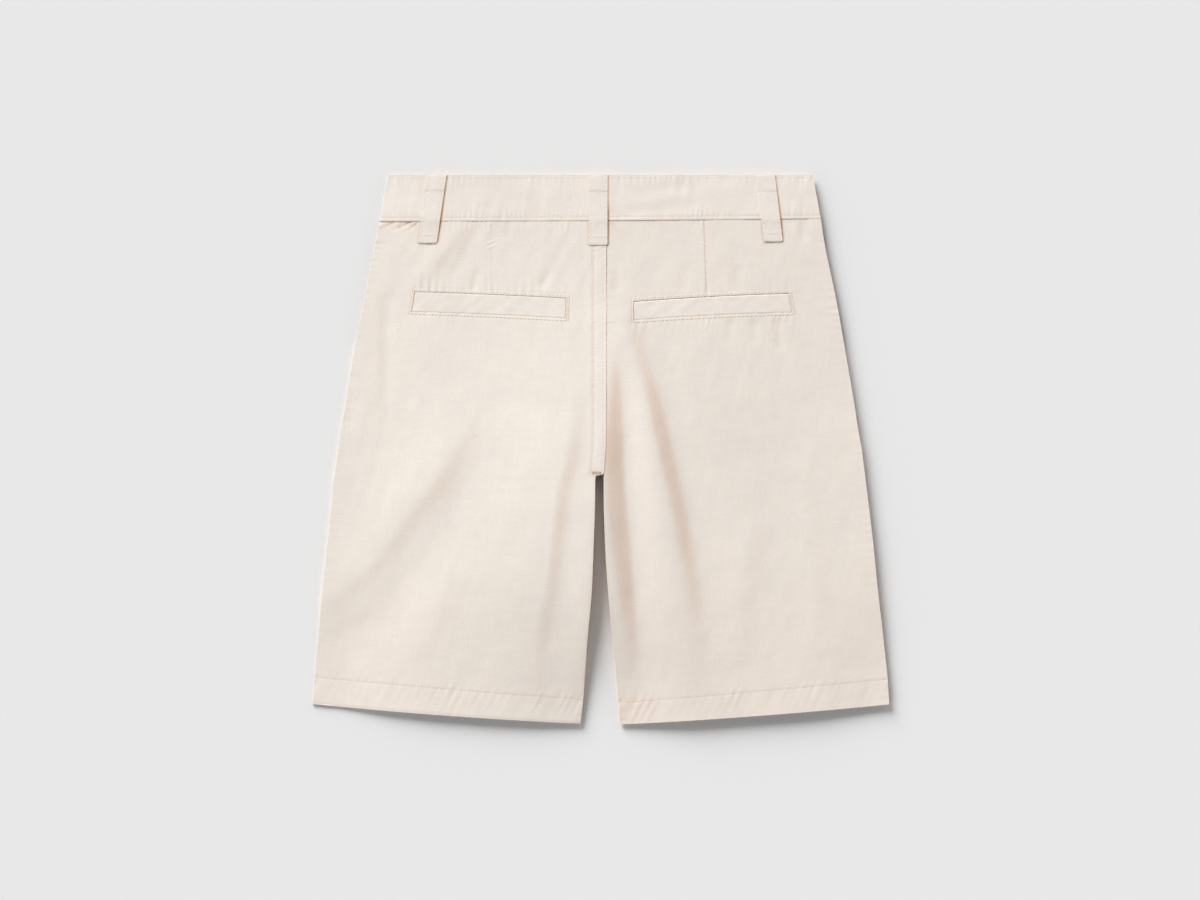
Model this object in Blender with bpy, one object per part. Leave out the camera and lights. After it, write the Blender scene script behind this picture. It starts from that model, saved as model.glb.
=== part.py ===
"""Bermuda shorts for a child, laid flat on the floor with the back up.

Each cut piece of cloth is one closed wall: the two back panels and the back waistband on top, the two
front panels and the two halves of the front waistband underneath, the welts of the back pockets set
into windows of the back panels, the belt loops and the waist button. +Z is up, the waist is at +Y, and
the wearer's left is at -X. Sizes are in millimetres and MM turns them into metres.
"""

import math
from collections import namedtuple

import bmesh
import bpy

MM = 0.001

# ---------------------------------------------------------------- driving dimensions, mm
SEAM_GAP = 0.3
PANEL_WALL = 1.5
BAND_WALL = 1.5
LOOP_WALL = 1.2
WELT_WALL = 1.2
HEM_EXTRA = 0.6          # how much thicker the turned hem is, on its inner side
HEM_ROUND = 0.5          # how far the hem's folded edge rounds down
HEM_SAG = 0.8            # how far the hem's edge bows down in its middle
FELL_RISE = 0.5          # the seat seam's lapped band stands this far above the panel
FELL_WIDTH = 10.5
FELL_STEP = 0.5          # width of the step up to that band
ROLL_RADIUS = 3.0        # side seams and inseams roll over by this much
ROLL_ANGLES = (0, 30, 60, 90)

SEAM_HEIGHT = 3.0        # where the rolled edges of back and front meet
BACK_HEIGHT = 5.2        # upper side of the back panels where no fold lifts them
BAND_STEP = 0.2          # the waistband's upper side stands this far above the panels
WELT_DROP = 0.25         # the welts lie this far below the panels
BAND_UNDER = 2.1         # underside of the front waistband, above the button and the front loops
PANEL_UNDER = 1.9        # underside of the front panels at the waist seam
LAP_RISE = 1.8           # the wearer's right front lies this far above the left one at the fly
LOOP_FOLD = 0.4          # the folded ends of a belt loop are this much thicker

# the front panels rise from the floor between these two heights on the garment
RISE_START_Y = 113.0
RISE_END_Y = 149.0
# the stack of layers at the fly lifts the middle of the back between these places
STACK_LEFT_X = (-60.0, -16.0)
STACK_RIGHT_X = (66.0, 22.0)
STACK_Y = (92.0, 145.0)
# the right front's underlap comes down to the floor between these places
LAP_X = (34.0, 20.0)
LAP_Y = (50.0, 70.0)

BUTTON_RADIUS = 7.0
BUTTON_THICKNESS = 1.8
BUTTON_CENTRE = (2.0, 184.0)
BUTTON_HOLE_RADIUS = 0.9
BUTTON_HOLE_OFFSET = 1.9  # from the button's centre to each hole's
BUTTON_HOLES = 4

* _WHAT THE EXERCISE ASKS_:
Give again, word for word, the lines of the listing, starting at its first line and ending with the line containing "the back up.".

* _RESULT OF THE TASK_:
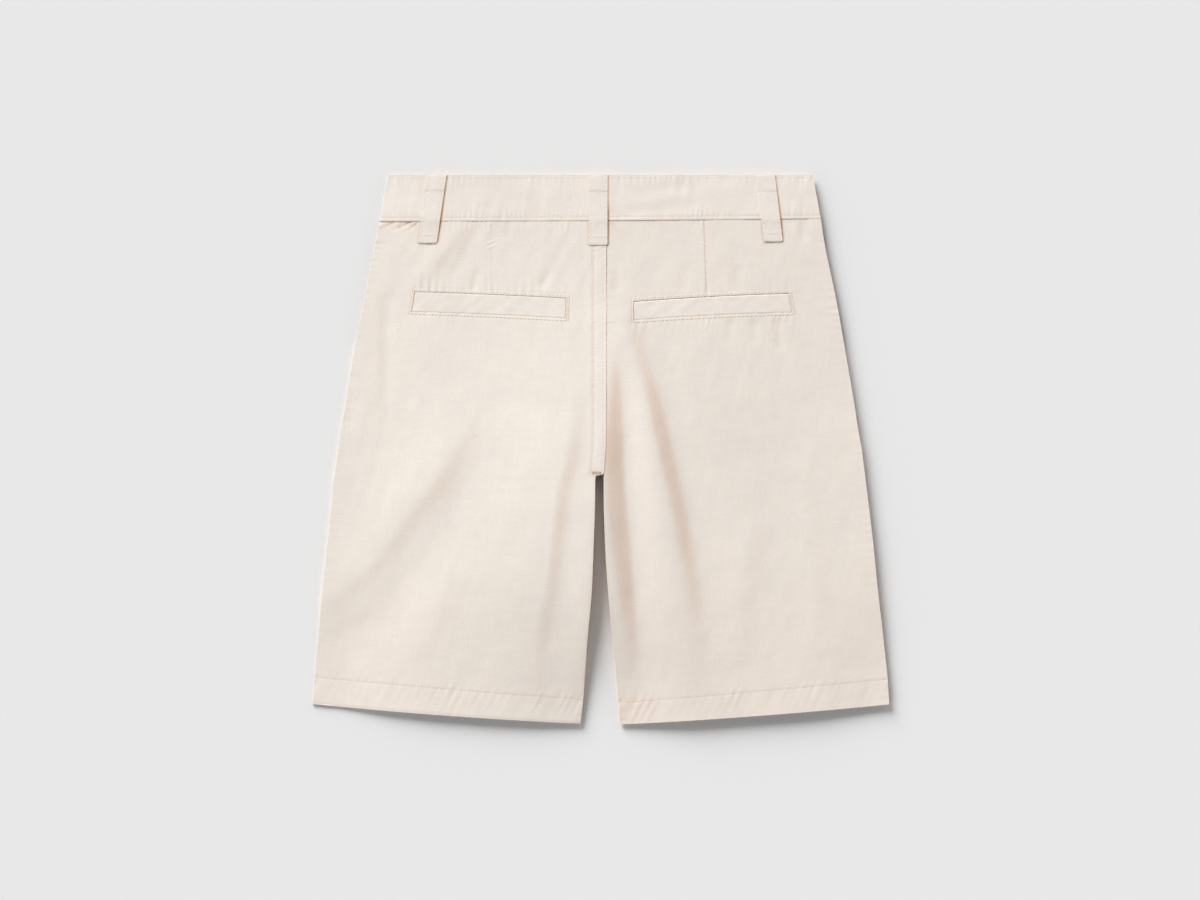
Model this object in Blender with bpy, one object per part. Leave out the camera and lights. After it, write the Blender scene script behind this picture. It starts from that model, saved as model.glb.
=== part.py ===
"""Bermuda shorts for a child, laid flat on the floor with the back up.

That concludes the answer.